The desperation is understandable especially in a competitive industry where consumer alliance to mobile network operators wavers so easily. It would be disastrous not to be able to provide the prepaid phone kit or market mobile services in time.
UNPRECEDENTED GROWTH An accumulation of several factors contributed to this acute smartcard shortage. ``Being cyclical, the semiconductor industry was just coming out from its lowest possible capacity and it coincided with a time when the demand for chip-embedded cards were just started to spiral,'' says Hansen.
The recovering Asian economy fuelled the demand by telecommunications operators and electronic gadgets manufacturers (for example, Sony Playstation producers) for the cards, wiping out supplies which could not be replenished in time. ``The complexity of setting up a new smartcard factory takes between six to 15 months,'' explains Hansen.
The sudden growth in Asia's wireless communications market is another reason, with China being the single largest growth factor so far.
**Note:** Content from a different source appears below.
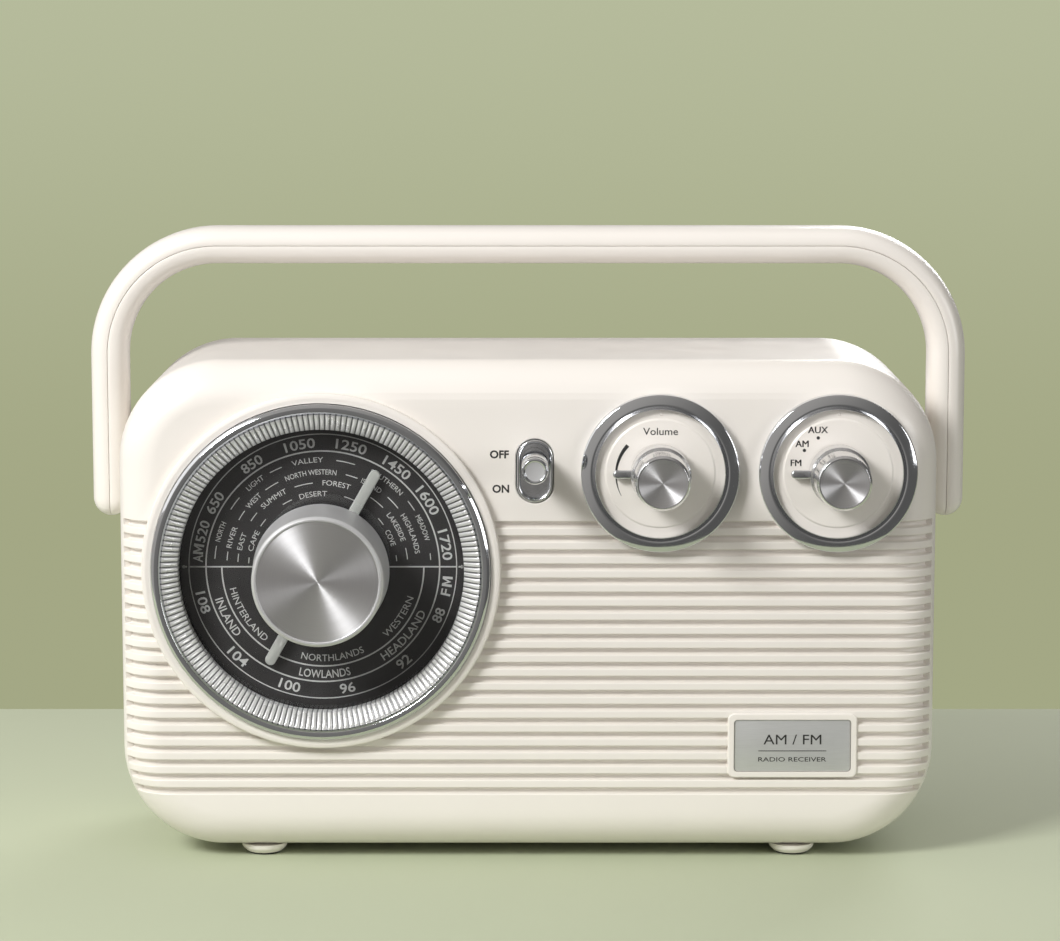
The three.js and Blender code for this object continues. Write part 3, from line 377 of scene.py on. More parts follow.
def cream_plastic():
    paint = Shader("cream_plastic", (0.84, 0.797, 0.745), 0.34)
    paint.set("Specular IOR Level", 0.5)
    paint.set("Coat Weight", 0.2)
    paint.set("Coat Roughness", 0.15)
    return finished(paint, (90, 4, 0.29, 0.38), (14, 2, 0.985, 1.015),
                    [(1500, 2, 0.05, 0.00004), (22, 1, 0.03, 0.0005)])


def plain_plastic(name, colour, roughness, grain=3000):
    return finished(Shader(name, colour, roughness), (160, 4, roughness * 0.85, min(1, roughness * 1.15)),
                    (60, 3, 0.9, 1.1), [(grain, 2, 0.35, 0.00004)])


def satin_metal(name, colour, roughness, streak=(1, 1, 1), scale=900):
    return finished(Shader(name, colour, roughness, 1), (scale, 4, roughness * 0.8, roughness * 1.25),
                    (scale * 0.6, 3, 0.93, 1.04), [(scale * 2, 3, 0.12, 0.00003)], streak)


def silvered(name, colour, roughness, metallic):
    """Vacuum-plated plastic: smooth, bright and slightly diffuse."""
    return finished(Shader(name, colour, roughness, metallic),
                    (150, 3, roughness * 0.9, roughness * 1.15), (50, 2, 0.97, 1.02))


def ink(name, colour, roughness=0.55):
    return finished(Shader(name, colour, roughness), (900, 3, roughness * 0.9, roughness * 1.1),
                    (700, 3, 0.94, 1.05))


def spun_metal(name, centre, colour, roughness):
    """Aluminium with turning marks round a centre on the Y axis, and highlights that fan out from it."""
    metal = Shader(name, colour, roughness, 1)
    metal.set("Anisotropic", 0.9)
    metal.set("Anisotropic Rotation", 0.25)
    tangent = metal.nodes.new("ShaderNodeTangent")
    tangent.direction_type = "RADIAL"
    tangent.axis = "Y"
    metal.link(tangent.outputs["Tangent"], metal.shader.inputs["Tangent"])
    from_centre = metal.vector("SUBTRACT", metal.coordinates.outputs["Object"],
                               (centre.x * MM, 0, centre.z * MM))
    flat = metal.vector("MULTIPLY", from_centre.outputs["Vector"], (1, 0, 1))
    length = metal.vector("LENGTH", flat.outputs["Vector"])
    rings = metal.nodes.new("ShaderNodeTexNoise")
    rings.noise_dimensions = "1D"
    rings.inputs["Scale"].default_value = 2600
    rings.inputs["Detail"].default_value = 3
    metal.link(length.outputs["Value"], rings.inputs["W"])
    metal.vary_roughness(rings.outputs["Fac"], roughness * 0.92, roughness * 1.1)
    metal.vary_colour(rings.outputs["Fac"], 0.985, 1.01)
    return metal.material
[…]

The mobilisation of this gigantic market last year, mostly from mobile businesses, recorded a 200 per cent growth rate in China's telecommunications industry. This is double the forecasted 100 per cent growth anticipated earlier last year. ``China alone could take Schlumberger's entire card supply allocated for Asia for 2001,'' says Hansen.
CARD UPGRADE Major technology changes also happened in markets such as Taiwan, Hong Kong and Korea which have a GSM penetration average of about 50 per cent.
In these markets, a major trend is the move from pure voice to SIM Tool Kit (STK)-based data services.
In line with this trend, low-memory phone cards are being phased out throughout the region. Although about 60 per cent of Asia is still based on the 8K smartcard, it is anticipated that this percentage will quickly decrease to less than 30 per cent by the end of this year as telcos try to harness the benefits and revenue from offering more memory-intensive data services. ``Six months ago, the Philippines was a pure 8K country. But today, two of its major operators are moving to 32K. Prime telcos in Taiwan and China are already moving a big portion of their subscribers to 32K,'' says Hansen.
He reports that many telcos have placed orders for millions of 32K memory-boosted cards to replace the older 8K cards at no cost to their subscribers in order to enable more mobile applications such as online banking and Internet content on demand.
PREPAID POTENTIAL Other than smartcard consumption in the telecommunications industry-the bulk of it in conventional GSM mobile handsets and payphones-the prepaid mobile phone segment is expected to churn even greater demand for smartcards. China again is forecasted to be a very significant market for the prepaid mobile phone cards.
Unlike Malaysia and the Philippines where prepaid mobile phones already make up a major percentage of the mobile market, the prepaid trend in China has hardly taken off yet although major telcos are just starting to introduce it. ``Imagine what potential there is for prepaid cards in China when the trend hits,'' says Hansen.
JAPAN JUMPS IN The already acute shortage of smartcard is heightened by the sudden new demand from Japan for SIM cards. Smartcards for handsets were never in demand in the country of proprietary PDC mobile network, as the application and security features of wireless communication is in-built on the handset's hardware itself.
However, because of PDC's proprietary nature, Japanese users have always been hindered in the function of mobile roaming. ``Hence Japanese telcos are handicapped because roaming contributes a huge revenue for phone companies, and PDC's limitation is hurting them a lot,'' says Hansen. The PDC technology also experiences challenges in security for mobile commerce (m-commerce), unlike smartcard-based GSM phones which provide a practical, secure platform to build mobile applications.
Therefore, in Japan's progression to 3G technology that will also solve these problems, it is well expected that smartcards will become the new equation in the country's mobile communications industry.
NEW PLAYERS EMERGE The telecommunications smartcard shortage has rendered the region's card supply and demand mechanism rather simplistic for some time now. ``People will just buy from whoever has the cards. If you have no cards, then you lose the business,'' says Hansen. Hence, this situation encouraged the emergence of smaller card vendors to capitalise on the desperate situation.
''Although the technology, support, and security of these alternative cards from new suppliers are of a lower standard, people still buy them,''
says Hansen.
A reason for this is that the telecommunications industry is still not at the level where a reputable ``Schlumberger'' or ``Gemplus'' brand is insisted upon. Nonetheless Hansen says that major telcos in Asia still pretty much rely on the two big smartcard providers-jointly dominating more than 90 per cent of Asia's smartcard market for their supplies due to proven reliability.